The Maine decision follows a similar one in Colorado, whose state Supreme Court ruled last week Trump is disqualified from appearing on the ballot over his actions during the Capitol riots on Jan. 6, 2021. The state’s Republican Party has appealed that decision to the U.S. Supreme Court.


In Maine, Secretary of State Shenna Bellows, a Democrat, suspended her decision from taking effect until the state’s high court rules on an appeal, which is likely to come.

The challenges to Trump’s nomination were brought by three Maine voters who alleged he violated his oath of office when he urged a mob of people to descend on the Capitol to stop the certification of the 2020 election.

Bellow agreed, writing in her decision that “The record establishes that Mr.
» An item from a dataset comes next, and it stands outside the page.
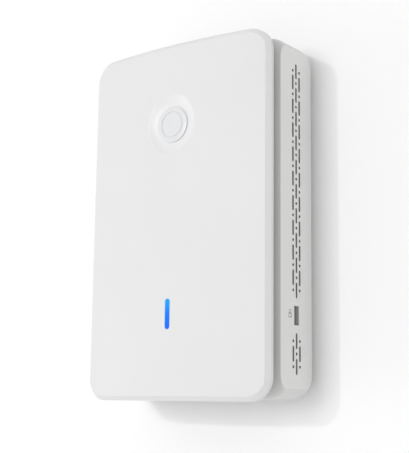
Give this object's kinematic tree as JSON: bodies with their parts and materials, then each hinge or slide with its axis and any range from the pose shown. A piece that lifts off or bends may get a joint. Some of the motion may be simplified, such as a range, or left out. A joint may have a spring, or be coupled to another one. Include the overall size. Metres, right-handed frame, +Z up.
{
  "type": "wall-mounted wireless access point",
  "caption": "Slim white wireless access point and range extender with a crowned cover, side vents, network ports and a steel wall bracket.",
  "frame": {"origin": "middle of the wall bracket's screw pattern, on the wall plane", "axes": "+X to the right, +Y into the wall, +Z up; the front faces -Y"},
  "size_m": [0.0866, 0.0366, 0.139],
  "materials": {
    "cover_plastic": "fine satin texture, white",
    "housing_plastic": "fine satin texture, white",
    "badge_plastic": "satin, pale grey",
    "light_strip": "translucent, lit blue",
    "black_foam": "closed-cell foam",
    "board_green": "solder mask",
    "led_lens": "clear resin",
    "chip_black": "moulded epoxy",
    "thermal_pad": "soft silicone",
    "cast_aluminium": "as cast",
    "screw_steel": "zinc plated",
    "shield_tin": "tin plated sheet",
    "transformer_tape": "polyester tape",
    "inductor_ferrite": "pressed ferrite",
    "capacitor_sleeve": "shrink sleeve",
    "jack_metal": "nickel plated sheet",
    "contact_gold": "gold flash",
    "antenna_metal": "stamped, tin flashed",
    "plate_steel": "dull zinc plating",
    "bracket_steel": "zinc plated sheet",
    "label_paper": "blank polyester label"
  },
  "bodies": {
    "bracket": {"wall_bracket": "bracket_steel"},
    "tongue": {"bracket_tongue": "bracket_steel"},
    "reset": {"reset_plunger": "housing_plastic"},
    "unit": {"housing": "housing_plastic", "front_cover": "cover_plastic", "badge": "badge_plastic", "light_pipe": "light_strip", "light_gasket": "black_foam", "main_board": "board_green", "status_leds": "led_lens", "processor": "chip_black", "thermal_pad": "thermal_pad", "heat_spreader": "cast_aluminium", "spreader_screws": "screw_steel", "memory_chips": "chip_black", "radio_chips": "chip_black", "radio_shield": "shield_tin", "switch_chip": "chip_black", "switch_shield": "shield_tin", "power_shield": "shield_tin", "poe_transformer": "transformer_tape", "power_inductor": "inductor_ferrite", "capacitors": "capacitor_sleeve", "lan_magnetics": "chip_black", "lan_jack": "jack_metal", "lan_contacts": "contact_gold", "uplink_jack": "jack_metal", "uplink_contacts": "contact_gold", "reset_switch": "chip_black", "antenna_top_left": "antenna_metal", "antenna_top_right": "antenna_metal", "antenna_side_left": "antenna_metal", "antenna_side_right": "antenna_metal", "lock_plate": "plate_steel", "lock_plate_screw": "screw_steel", "cover_screws": "screw_steel", "rating_label": "label_paper"}
  },
  "joints": [
    {"name": "lift_off", "type": "slide", "parent": "bracket", "child": "unit", "axis": [0, 0, 1], "range_m": [0, 0.008]},
    {"name": "tongue_flex", "type": "hinge", "parent": "bracket", "child": "tongue", "pos_m": [0, -0.0006, -0.036], "axis": [-1, 0, 0], "range_deg": [0, 2.8]},
    {"name": "reset_press", "type": "slide", "parent": "unit", "child": "reset", "axis": [0, 0, 1], "range_m": [0, 0.0005], "stiffness_N_per_m": 400}
  ],
  "couplings": [
    {"joint": "tongue_flex", "follows": "lift_off", "rad_per_m": 6.1017}
  ]
}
Trump, over the course of several months and culminating on January 6, 2021, used a false narrative of election fraud to inflame his supporters and direct them to the Capitol to prevent certification of the 2020 election and the peaceful transfer of power.

“I likewise conclude that Mr. Trump was aware of the likelihood for violence and at least initially supported its use given he both encouraged it with incendiary rhetoric and took no timely action to stop it.”

Trump’s campaign said the Maine decision is “election interference.”

“We are witnessing, in real-time, the attempted theft of an election and the disenfranchisement of the American voter,” spokesman Steven Cheung said in a statement. “Democrats in blue states are recklessly and un-Constitutionally suspending the civil rights of the American voters by attempting to summarily remove President Trump’s name from the ballot.”

Trump’s lawyers plan to appeal the decision.

Other efforts to remove Trump from the ballot on 14th Amendment grounds have failed.

In Michigan, the state Supreme Court said it is keeping Trump on the primary ballot, declining to hear an appeal of a lower court’s ruling. In Minnesota, the state Supreme Court in November dismissed a lawsuit seeking to end his candidacy, but it dodged the central question of whether Trump’s role in the Capitol riots disqualify him from the presidency.

This is a breaking news story and will be updated.